Helping hands during COVID 19

almost 3 years in Jamaica Observer

MANDEVILLE, Manchester - With lives and livelihoods turned upside down by the coronavirus pandemic, a small group of young people are fighting the odds and doing their little bit to help others.
Starting from her "little corner" in Royal Flat, Manchester, founder and projects manager of a non-profit organisation called 4Ts (Transforming Trash To Treasure), Crystal Scale, and her friends began a drive last year to "give back" to the community.
4Ts was originally founded in 2017 and focused on upcycling waste to useful products.
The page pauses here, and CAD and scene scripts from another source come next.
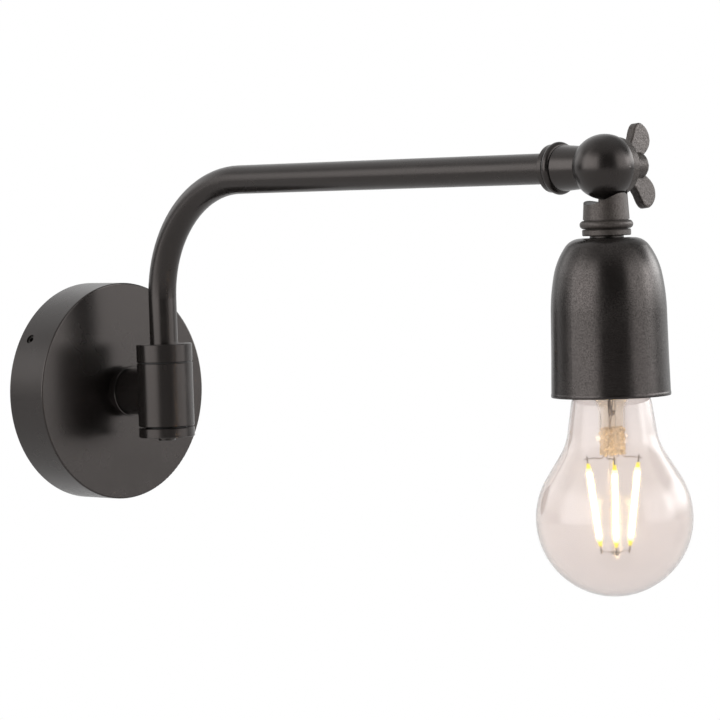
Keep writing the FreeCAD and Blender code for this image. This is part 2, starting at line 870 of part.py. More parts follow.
def lampholder_terminals():
    """Two brass terminal rivets through the lampholder's floor."""
    rivets = []
    for side in (-1, 1):
        centre = below_knuckle(side * terminal_offset, 0, 0)
        outline = [(1.55, socket_top), (1.55, recess_floor), (2.8, recess_floor), (2.8, recess_floor - 1.8)]
        rivets.append(turned((0, socket_top), outline + [(0, recess_floor - 1.8)], centre, V(0, 0, -1)))
    return Part.makeCompound(rivets)


def lampholder_shell():
    """Brass screw shell of the socket, with a flange under the floor."""
    outer = 13.7
    sheet = 0.5
    end = holder_mouth - 1.0
    outline = [
        (outer, socket_top),
        (outer, end),
        (outer - sheet, end),
        (outer - sheet, socket_top + sheet),
        (6.5, socket_top + sheet),
    ]
    shell = hanging((6.5, socket_top), outline)
    slot = box(below_knuckle(-12.9, -4.0, socket_top + sheet), below_knuckle(0, 4.0, socket_top))
    return shell.cut(slot)


def lampholder_contact():
    """Bent bronze tongue that presses on the bulb's contact."""
    low = [(-11.0, socket_top), (-3.0, socket_top), (1.5, 57.9), (3.5, 57.4), (3.5, 57.9), (1.3, 58.45)]
    low += [(-3.3, socket_top + 0.5), (-11.0, socket_top + 0.5)]
    points = [below_knuckle(x, -3.0, depth) for x, depth in low]
    points.append(points[0])
    return Part.Face(Part.makePolygon(points)).extrude(V(0, 6.0, 0))


def holder_leads():
    """The flex's two cores, spread from its end to the lampholder's terminals."""
    leads = []
    for side in (-1, 1):
        points = [
            below_knuckle(side * 0.72, 0, 43.05),
            below_knuckle(side * 0.72, 0, 44.2),
            below_knuckle(side * 2.6, 0, 46.0),
            below_knuckle(side * (terminal_offset - 2.8), 0, 46.0),
        ]
        leads.append(swept(route(points, bend_radii(points)), 0.7, "holder lead"))
    return Part.makeCompound(leads)


# ---------------------------------------------------------------- bulb
cap_radius = 12.9
cap_skirt = 84.5
cone_angle = math.radians(31.9)    # where the round of the glass runs into its cone
neck_taper = math.radians(7.0)
neck_radius = 16.65                # glass radius at the depth below
neck_depth = 97.9
throat_radius = 22.0               # hollow curve between cone and neck
flare_end = 99.7
pinch_end = 109.6
rod_end = 146.7


def glass_outline(inset):
    """Outline of the glass from its neck to its crown, as a start and moves; inset moves it inwards."""
    radius = bulb_diameter / 2 - inset
    tangent = (radius * math.cos(cone_angle), bulb_centre - radius * math.sin(cone_angle))
    cone_slope = math.tan(cone_angle)
    neck_slope = math.tan(neck_taper)
    neck_here = neck_radius - inset / math.cos(neck_taper)
    rise = tangent[0] - neck_here + neck_slope * neck_depth - cone_slope * tangent[1]
    corner_depth = rise / (neck_slope - cone_slope)
    corner_radius = neck_here + neck_slope * (corner_depth - neck_depth)
    half_turn = (cone_angle - neck_taper) / 2
    round_radius = throat_radius + inset
    reach = round_radius * math.tan(half_turn)
    above = (corner_radius - reach * math.sin(neck_taper), corner_depth - reach * math.cos(neck_taper))
    below = (corner_radius + reach * math.sin(cone_angle), corner_depth + reach * math.cos(cone_angle))
    lean = (cone_angle + neck_taper) / 2
    gap = round_radius / math.cos(half_turn) - round_radius
    middle = (corner_radius + gap * math.cos(lean), corner_depth - gap * math.sin(lean))
    top = (15.35 - inset, 89.4)
    start = (13.3 - inset, 85.0)
    swing = (cone_angle - math.pi / 2) / 2
    crown_middle = (radius * math.cos(swing), bulb_centre - radius * math.sin(swing))
    moves = [
        (start[0], start[1] + 0.4),
        ((14.75 - inset, 87.3), top),
        above,
        (middle, below),
        tangent,
        (crown_middle, (0, bulb_centre + radius)),
    ]
    return start, moves


def bulb_glass():
    """Clear glass envelope, hollow, open at the neck."""
    start, moves = glass_outline(0.0)
    outer = hanging((0, start[1]), [start] + moves)
    start, moves = glass_outline(glass_wall)
    inner = hanging((0, start[1] - 1), [(start[0], start[1] - 1), start] + moves)
    return outer.cut(inner)


def bulb_cap():
    """Screw cap of the bulb with a short skirt round the glass."""
    wall = 0.4
    outline = [
        (cap_radius - 3.5, 60.4),
        ((cap_radius - 0.9, 61.2), (cap_radius, 63.6)),
        (cap_radius, 81.5),
        (13.5, 83.0),
        (13.5, cap_skirt),
        (13.5 - wall, cap_skirt),
        (13.5 - wall, 83.2),
        (cap_radius - wall, 81.7),
        (cap_radius - wall, 63.8),
        (cap_radius - 3.5, 60.4 + wall + 0.4),
    ]
    return hanging((cap_radius - 3.5, 60.4), outline[1:])


def bulb_cap_insulator():
    """Black glass button between the cap and its contact."""
    outline = [(9.4, 60.4), (9.4, 61.2), (0, 61.2), (0, 59.4), (4.6, 59.4)]
    return hanging((8.2, 60.0), outline)


def bulb_contact():
    outline = [(4.4, 59.4), (0, 59.4), (0, bulb_cap_end), (2.6, bulb_cap_end)]
    return hanging((4.2, 59.0), outline)


def bulb_driver():
    """Small driver board with a capacitor inside the cap."""
    board = box(below_knuckle(-7.5, -0.6, 80.0), below_knuckle(7.5, 0.6, 63.5))
    capacitor = rod(2.8, below_knuckle(0, -3.2, 78.0), below_knuckle(0, -3.2, 68.0))
    choke = box(below_knuckle(-3.0, 0.6, 77.0), below_knuckle(3.0, 5.0, 70.0))
    return board.fuse([capacitor, choke]).removeSplitter()


def pinch():
    """Flattened seal at the end of the stem tube, waisted between its two broad faces."""
    outline = [(-4.9, 0), (4.9, 0), (5.65, 4.2), (5.5, 9.9), (-5.5, 9.9), (-5.65, 4.2), (-4.9, 0)]
    points = [below_knuckle(x, -1.6, flare_end + depth - 0.6) for x, depth in outline]
    block = Part.Face(Part.makePolygon(points)).extrude(V(0, 3.2, 0))
    uprights = [edge for edge in block.Edges if edge.BoundBox.YLength < 0.1 and edge.BoundBox.ZLength > 3]
    return block.makeFillet(1.2, uprights)


def bulb_stem():
    """Glass stem: flared tube from the neck, pinched flat, with the exhaust rod below."""
    flare_outline = [
        (12.2, 86.0),
        ((6.6, 88.3), (5.0, 92.0)),
        (5.0, flare_end - 1.0),
        ((4.6, flare_end + 0.1), (3.8, flare_end + 0.6)),
        (0, flare_end + 0.6),
        (0, flare_end - 1.2),
        (4.1, flare_end - 1.2),
        (4.1, 92.0),
        ((5.9, 87.7), (12.2, 85.2)),
    ]
    flare = hanging((12.2, 86.0), flare_outline[1:])
    exhaust = rod(1.5, below_knuckle(0, 0, pinch_end - 1.5), below_knuckle(0, 0, rod_end))
    bead = Part.makeSphere(1.75, below_knuckle(0, 0, rod_end - 0.6))
    return flare.fuse([pinch(), exhaust, bead]).removeSplitter()


filament_radius = 1.05
filament_top = 112.9
filament_bottom = 144.6
filament_top_ring = 9.6
filament_bottom_ring = 5.6
filament_turn = 43                 # angle of the first filament, seen from below
wire_radius = 0.28


def filament_ends(index):
    angle = math.radians(filament_turn + 360 * index / filament_count)
    across = math.cos(angle)
    outward = math.sin(angle)
    top = below_knuckle(filament_top_ring * across, filament_top_ring * outward, filament_top)
    bottom = below_knuckle(filament_bottom_ring * across, filament_bottom_ring * outward, filament_bottom)
    return top, bottom


def bulb_filaments():
    """Four LED filament rods, standing round the exhaust rod and leaning in below."""
    rods = []
    for index in range(filament_count):
        top, bottom = filament_ends(index)
        rods.append(rod(filament_radius, top, bottom))
    return Part.makeCompound(rods)


def bulb_wires():
    """Lead wires from the pinch to the filament tops, and the bridge wires at their lower ends."""
    wires = []
    for index in range(filament_count):
        top, bottom = filament_ends(index)
        side = 1 if top.x > KNUCKLE.x else -1
        along = (bottom - top).normalize()
        tip = top - along * 2.4
        knee = V(side * 4.4, top.y + (KNUCKLE.y - top.y) * 0.75, top.z + 2.2)
        root = V(side * 4.4, KNUCKLE.y, below_knuckle(0, 0, pinch_end - 1.2).z)
        bend = tip + V(0, 0, 0.4)
        points = [root, knee, bend]
        wires.append(swept(route(points, bend_radii(points)), wire_radius, "filament lead"))
        wires.append(rod(wire_radius + 0.15, tip + V(0, 0, 0.6), top))
        heel = bottom + along * 1.8
        wires.append(rod(wire_radius + 0.15, bottom, heel))
        hub = below_knuckle(0, 0, rod_end + 0.6)
        wires.append(rod(wire_radius, heel, hub))
    whole = wires[0].fuse(wires[1:]).removeSplitter()
    return whole.cut(bulb_stem())


PIECES = [
    rose_cover, wall_plate, rose_grub_screws, terminal_block, terminal_screws, terminal_fixing_screw,
    earth_screw, earth_lead, stem_ring, stem, stem_nipple, stem_washer, stem_nut, barrel, upper_bush,
    lower_bush, base_flex, upper_thrust_washer, lower_thrust_washer, arm_collar, pivot_shaft, bottom_cap,
    bottom_screw, arm_tube, arm_end_ring, knuckle_ball, clamp_stud, arm_flex, knuckle_eye, head_lock_nut,
    neck_spacer, head_nipple, holder_cover, holder_nuts, lampholder_body, lampholder_terminals,
    lampholder_shell, lampholder_contact, holder_leads, head_flex, bulb_glass, bulb_cap,
    bulb_cap_insulator, bulb_contact, bulb_driver, bulb_stem, bulb_filaments, bulb_wires,
    spring_washer, wing_nut,
]


def main():
    os.makedirs("parts", exist_ok=True)
    for piece in PIECES:
        shape = piece()
        solids = len(shape.Solids)
        print(f"{piece.__name__}: {solids} solid(s), {shape.Volume:.0f} cubic mm, valid {shape.isValid()}")
        shape.exportStep(f"parts/{piece.__name__}.step")


main()
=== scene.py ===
import json
import math
import random

import bmesh
import bpy
from bpy.props import FloatProperty, FloatVectorProperty, IntProperty, PointerProperty
from mathutils import Matrix, Vector


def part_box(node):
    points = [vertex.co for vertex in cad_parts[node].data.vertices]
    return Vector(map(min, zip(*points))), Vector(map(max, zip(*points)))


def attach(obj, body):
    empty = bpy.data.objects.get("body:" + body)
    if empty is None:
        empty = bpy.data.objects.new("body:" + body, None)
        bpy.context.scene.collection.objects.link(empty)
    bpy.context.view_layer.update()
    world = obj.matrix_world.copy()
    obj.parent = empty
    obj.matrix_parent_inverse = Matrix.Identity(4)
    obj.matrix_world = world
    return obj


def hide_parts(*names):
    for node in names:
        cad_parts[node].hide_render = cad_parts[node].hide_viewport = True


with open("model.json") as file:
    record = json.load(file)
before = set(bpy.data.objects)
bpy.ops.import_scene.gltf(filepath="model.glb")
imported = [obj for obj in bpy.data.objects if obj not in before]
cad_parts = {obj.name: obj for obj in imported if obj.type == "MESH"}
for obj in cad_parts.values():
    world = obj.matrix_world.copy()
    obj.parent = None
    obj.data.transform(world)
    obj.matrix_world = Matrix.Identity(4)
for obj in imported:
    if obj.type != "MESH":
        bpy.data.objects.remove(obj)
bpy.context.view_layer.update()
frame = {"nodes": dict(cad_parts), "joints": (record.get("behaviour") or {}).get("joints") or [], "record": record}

# Looks of an articulating wall lamp: dark bronze powder coat on turned, bent and cast metal,
# and a lit clear bulb with four filaments.  Metres, in the lamp's own frame: origin at the
# centre of the rose's back, the lamp stands out along -Y, and +Z is up.

bl_info = {
    "name": "Articulating wall lamp",
    "version": (1, 0, 0),
    "blender": (4, 5, 0),
    "location": "View3D > Sidebar > Wall Lamp",
    "description": "Dresses the packed model of an articulating wall lamp",
    "category": "Object",
}

MM = 0.001
IMAGE_SIDE = 720                       # the picture is square, in pixels
SENSOR = 36.0                          # camera sensor width, mm


# Centre of the ball, about which the head tilts.
KNUCKLE = next(Vector(joint["pos_m"]) for joint in frame["joints"] if joint["name"] == "head_tilt")


# ---------------------------------------------------------------- settings
class LampSizes(bpy.types.PropertyGroup):
    glass_wall: FloatProperty(
        name="Glass wall", description="Thickness of the bulb's glass", default=0.6 * MM,
        unit="LENGTH", subtype="DISTANCE")
    filament_count: IntProperty(
        name="Filaments", description="Number of filament rods in the bulb", default=4)
    filament_turn: FloatProperty(
        name="Filament turn", description="Angle of the first filament about the bulb's axis",
        default=math.radians(43), subtype="ANGLE")
    filament_radius: FloatProperty(
        name="Filament radius", description="Radius of a filament's phosphor coat",
        default=1.0 * MM, unit="LENGTH", subtype="DISTANCE")
    wire_radius: FloatProperty(
        name="Wire radius", description="Radius of the bulb's lead wires", default=0.17 * MM,
        unit="LENGTH", subtype="DISTANCE")
    cast_grain: FloatProperty(
        name="Cast grain", description="Height of the sand-cast grain on the wing nut",
        default=0.13 * MM, unit="LENGTH", subtype="DISTANCE")


def linear(code):
    """sRGB hex to linear red, green and blue."""
    values = [int(code[i:i + 2], 16) / 255 for i in (1, 3, 5)]
    return [v / 12.92 if v <= 0.04045 else ((v + 0.055) / 1.055) ** 2.4 for v in values]


def colour_setting(name, description, code):
    return FloatVectorProperty(
        name=name, description=description, default=linear(code), size=3, subtype="COLOR",
        min=0, max=1)


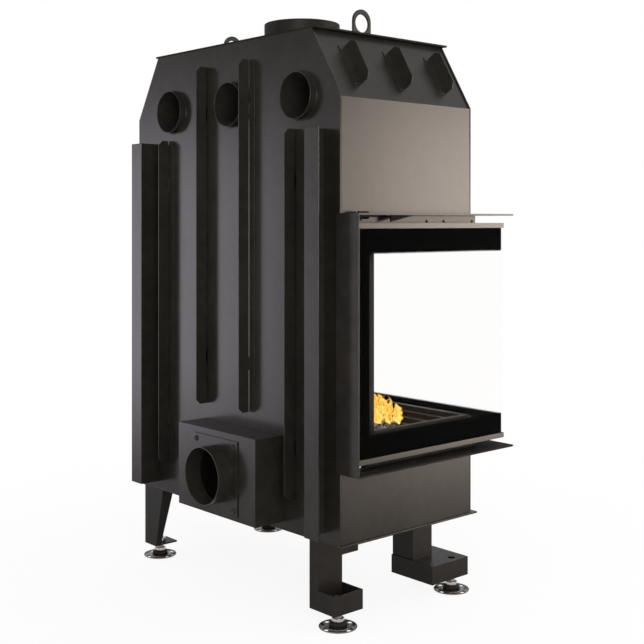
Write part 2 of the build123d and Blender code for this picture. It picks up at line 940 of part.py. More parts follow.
with BuildPart() as hinge_brackets:
    for plate_low, boss_low in bracket_levels:
        block(bracket_x, bracket_y, (plate_low, plate_low + bracket_plate))
        with BuildSketch(Plane.XY.offset(boss_low)):
            with Locations((pivot_x, pivot_y)):
                Circle(bracket_boss_radius)
        extrude(amount=bracket_boss)
    with BuildSketch(Plane.XY.offset(seal_low)):
        with Locations((pivot_x, pivot_y)):
            Circle(pin_radius + running_play)
        with Locations(*hinge_bolt_places):
            Circle(hinge_bolt_radius + weld_gap)
    extrude(amount=seal_high - seal_low, mode=Mode.SUBTRACT)
    with BuildSketch(facing_side(pivot_x - gusset_sheet / 2)):
        with BuildLine():
            Polyline(
                (deep(gusset_start), seal_high),
                (deep(gusset_start + gusset_length), seal_high),
                (deep(gusset_start), seal_high - gusset_depth),
                close=True,
            )
        make_face()
    extrude(amount=gusset_sheet)
save(hinge_brackets, "hinge_brackets")

with BuildPart() as hinge_bolts:
    for head_low, shank_low, nut_low in (
        (seal_high - bracket_plate - hinge_bolt_head, seal_high - bracket_plate, frame_high),
        (seal_low + bracket_plate, frame_low, frame_low - hinge_bolt_head),
    ):
        for hex_low in (head_low, nut_low):
            with BuildSketch(Plane.XY.offset(hex_low)):
                with Locations(*hinge_bolt_places):
                    RegularPolygon(hinge_bolt_hex, hex_sides)
            extrude(amount=hinge_bolt_head)
        with BuildSketch(Plane.XY.offset(shank_low)):
            with Locations(*hinge_bolt_places):
                Circle(hinge_bolt_radius)
        extrude(amount=bracket_plate + frame_sheet)
save(hinge_bolts, "hinge_bolts")

# Door pins: each has a block in the rail's channel and a collar on the bottom one
pin_block_low = (door_high - rail_cap - hinge_block_height, door_low + rail_cap)
top_pin = (pin_block_low[0], seal_high - weld_gap)
bottom_pin = (seal_low + weld_gap, pin_block_low[1] + hinge_block_height)
collar_low = seal_low + bracket_plate + bracket_boss + weld_gap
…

It has since evolved to members' giving back to the community in other ways.
According to the 24-year-old Scale, the projects mainly involve helping to meet the basic material needs of the homeless and families in financially desperate situations.
Sleeping mats made from plastic bags for the homeless has been among the 4Ts first initiatives.
Scale said public education about homelessness was also an ongoing project.
"We want to advocate and promote awareness... the reality that not all homeless persons are necessarily insane. But homelessness is just the nature of not having a place of abode to go home to and a lot of the time, it results in persons living on our streets," she said.
An awardee of Governor General Sir Patrick Allen's 'I believe Initiative', Scale is committed to Sir Patrick's stated philosophy "that there is nothing wrong about Jamaica that cannot be fixed with what is right about Jamaica".
A recent project conducted by 4Ts was to assist a family in Manchester which had suffered the loss of a breadwinner, leaving a grandmother to fend for her three grandchildren.
Internet marketer and cattle farmer Layten Pryce, a donor on the 4Ts team, was instrumental in organising a gift to the family of supplies, including 25 chickens, five bags of chicken feed, chicken warmers, boosters and feeders in March.
"I was on-site ... and the lady was drawn to tears to show her appreciation...," recalled Pryce.
She told the Jamaica Observer that it is the feeling of being able to help someone that makes her want to do more.
Gratitude was also forthcoming from principal of the We Care Basic School, Alicia Thompson. Her school was assisted by Pryce in preparation for face-to-face classes when the Government rolled out a short-lived pilot programme for the opening of schools.
"I appreciate it a great deal because right now, we have our thermometers to use when we get back to school. She (Pryce) purchased dispensers for us, she even purchased a mattress for us," said Thompson.
The basic school principal said she's grateful that promises were made and kept.
Items donated included paint, temperature readers, sanitiser dispensers, a bed for the school's sickbay and more than 100 books for teachers and students.
For the assistant manager of KDL Agricultural Supplies on Hotel Street, Mandeville, Kahlil Lawson, who has been on the 4Ts team for the past 18 months assisting with donations, it is always a good thing to give back.
"I feel like everyone has a certain duty to try and help someone less fortunate than them," he said.
Lawson has plans to make KDL a drop off location for those who would like to donate to the needy, be it members of the 4Ts team or others. Scale is hoping to have more donors come on board to help with a drive to provide for the homeless on World Homeless Day, October 10, 2021.